La única manera de entender como racista el cómico comentario sería si asumiéramos que Moreno de la Cova es una directora de moda aria que, convencida de ello, dedica sus stories de instagram (o como se llamen) a despreciar como ajenos e indistinguibles los rasgos de asiáticas, negras y blancas.

Ante este comentario puramente jocoso, y después de las reacciones, el comunicado de la empresa utiliza la palabra racismo y un verbo peliagudo: evocar. “Evocar el racismo”. Evocar es una palabra importante, creo, en lo que está pasando. Ya no es que se pueda acusar a alguien de racismo, de un agravio o discriminación u ofensa por motivo de raza, es que se acusa a la gente de evocar situaciones de racismo. Es decir, hacer recordar situaciones de injusticia, de trauma. No ya provocar el trauma, sino hacer o decir algo que pueda recordarlo. Esto lleva la cuestión a un lugar muy impreciso donde solo hace falta que haya gente con voluntad de ser ofendida para que haya una ofensa. No es necesaria la ofensa, sino alguien “traumatizado” peviamente.
El resultado es que los campos semánticos, las palabras prohibidas se amplían. La sola mención de la raza, aun jocosa y viniendo precedida de una aclaración y disculpa, sirve para despedir a una persona y para que su nombre quede asociado al racismo.
Sorprende lo poco que ha trascendido esto entre el periodismo. Es algo importante, no solo por lo procedente o improcedente del despido, sino porque además afecta al instrumental básico del periodista. Se restringe mucho lo que se puede decir y cómo se puede decir.
No es que el periodista gane menos o viva más precariamente, es que además su trabajo se limita, su margen de expresión se empequeñece. Las palabras pasan a ser nitroglicerina. ¿No debería haber un plus de peligrosidad? (Sugiero, en mi remoto sindicalismo).
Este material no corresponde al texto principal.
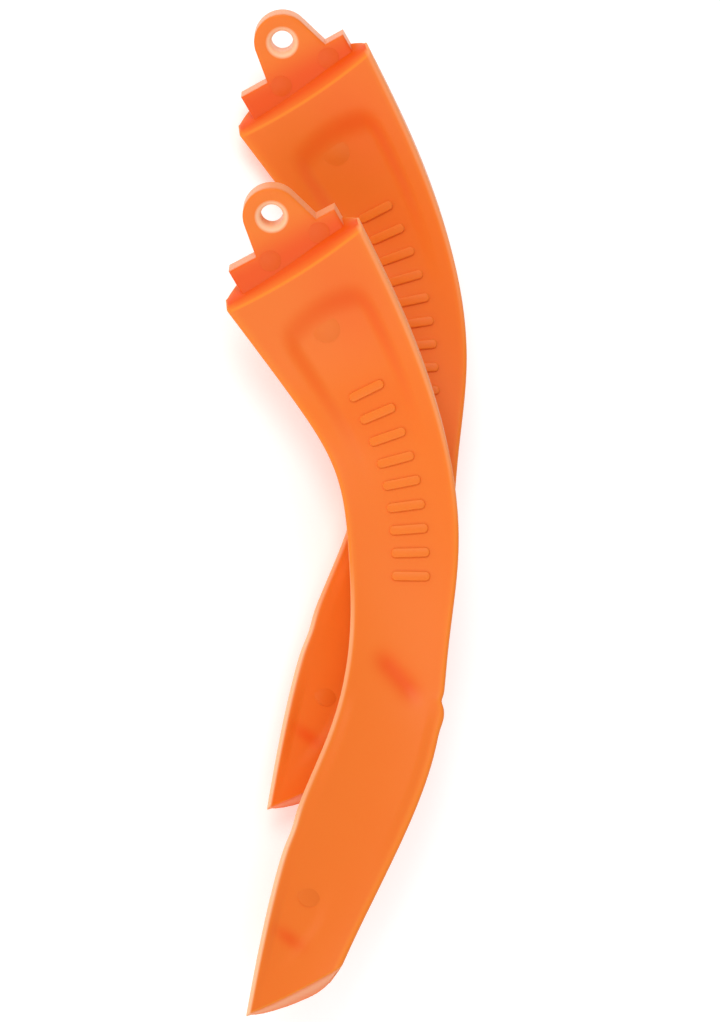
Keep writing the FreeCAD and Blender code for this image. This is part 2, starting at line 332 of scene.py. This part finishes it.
def blade_rings(profile):
    """Rings of the blade from the wide end to the slanted cut, with each point's painted light and
    shade.

    Points come as ring, half, point, xyz.  Painted light and shade come as ring, half, point,
    channel: painted shade in the hollows, painted highlight along the rim and painted pale glow on
    the rim wall.
    """
    ends = end_places(profile)
    line_side = np.linspace(-1, 1, profile.shape[2])
    starts = np.zeros_like(ends)
    starts[0] = END_SAG / SECTION_PITCH * (1 - line_side ** 2)
    share = np.linspace(0, 1, RINGS)[:, None, None]
    places = starts[None] + share * (ends - starts)[None]
    points = np.einsum("uhps,shpc->uhpc", spline_weights(places), profile)
    left = points[:, 0, :1]
    right = points[:, 0, -1:]
    across = right - left
    width = np.linalg.norm(across, axis=2, keepdims=True)
    across = across / width
    middle = (left + right) / 2
    offsets = points[:, 0] - middle
    side = np.sum(offsets * across, axis=2) / (width[..., 0] / 2)
    down = np.gradient(points[:, 0], axis=0)
    outward = np.cross(down, np.broadcast_to(across, down.shape))
    outward /= np.linalg.norm(outward, axis=2, keepdims=True)
    below = -np.sum(offsets * outward, axis=2)
    on_face = 1 - smooth_step(below, 0.95, 1.3)
    points[:, 0] += outward * (face_relief(places[:, 0], side) * on_face)[..., None]
    lower_side = np.broadcast_to(line_side, side.shape)
    for half, sides in ((0, side), (1, lower_side)):
        points[:, half] += across * edge_shift(places[:, half], sides)[..., None]
    # Painted light and shade per point: shade, rim highlight and pale glow.
    shading_paint = np.zeros(points.shape)
    # Painted shade: channel 0 darkens the face's hollows, valley, wedge and ridge.
    shading_paint[:, 0, :, 0] = face_painted_shade(places[:, 0], side) * on_face
    # Painted highlight: channel 1 lightens the face near its rounded rims.
    shading_paint[:, 0, :, 1] = 0.45 * smooth_step(np.abs(side), 0.86, 0.99) * on_face
    # Painted glow: pale bands on the left and right rim walls, and on every wall below the face.
    left_wall_painted_glow = 0.4 * smooth_step(places[:, 0], 3.0, 4.0) + 0.45 * smooth_step(places[:, 0], 5.6, 6.3)
    right_wall_painted_glow = 0.3 * (1 - smooth_step(places[:, 0], 1.8, 3.0))
    lit = (left_wall_painted_glow * smooth_step(-side, 0.92, 0.98) + right_wall_painted_glow * smooth_step(side, 0.93, 0.98))
    shading_paint[:, 0, :, 2] = np.maximum(0.45 * (1 - on_face), lit)
    # Painted glow along the sides of the back.
    shading_paint[:, 1, :, 2] = 0.2 * smooth_step(np.abs(lower_side), 0.9, 1.0)
    return points, shading_paint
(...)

Para las empresas, por supuesto, no tiene que ser fácil. Viven de la publicidad, y una campaña incitada por colectivos o grupos organizados puede dañarla de inmediato, de modo que reaccionan. Puede llegar a pensarse que hasta para proteger a sus trabajadores, sus nóminas, deben reaccionar.
Los colectivos sensibilizados que promueven y excitan las quejas pueden ir haciéndose fuertes y generando un mercado de validación, como dispensadores de un sello oficioso. Puede convertirse en un negocio. Desde luego, un “negocio” moral. En el mundo de internet, alguien solamente guapo puede ganar dinero por serlo. Pudiera ser que alguien ”guapo moralmente” encontrara la forma de rentabilizarlo.
La empresa, en su comunicado, manifiesta el “compromiso de promover y celebrar la diversidad y la inclusión en todas sus formas”. Se pone rápidamente del lado de unos valores. Las cosas se irán normalizando si fuera posible asumir que, al tomar estas medidas, se apoyan unos determinados valores (o una forma determinada de entenderlos) pero a la vez se atacan otros como la libre expresión, el humor, y una determinada actitud con el discurso ajeno que permite su matiz, aclaración y su entendimiento justo. Esa forma de tratar el discurso del otro, la generosidad para entenderlo, cierta piedad comprensiva, debería ser un valor en sí mismo defendido por el público, a modo de contrapeso. De esta forma, una decisión así se haría más difícil porque exigiría asumir un conflicto o colisión entre valores socialmente aceptados. Es decir, que tendría que haber en el futuro hipersensibles de la libertad de expresión, grandes susceptibles del discurso libre y organizaciones y asociaciones que lo defendieran como “damnificados preventivos”.
De lo contrario, los códigos de etiqueta para la expresión libre se irán restringiendo más y más, hasta convertirse en una especie de alta costura insoportable donde todos caminemos no como ocas, sino con andares de gato, al estilo de las modelos, bajo la mirada en primera fila de censores adustos con el aspecto inflexible de Karl Lagerfeld.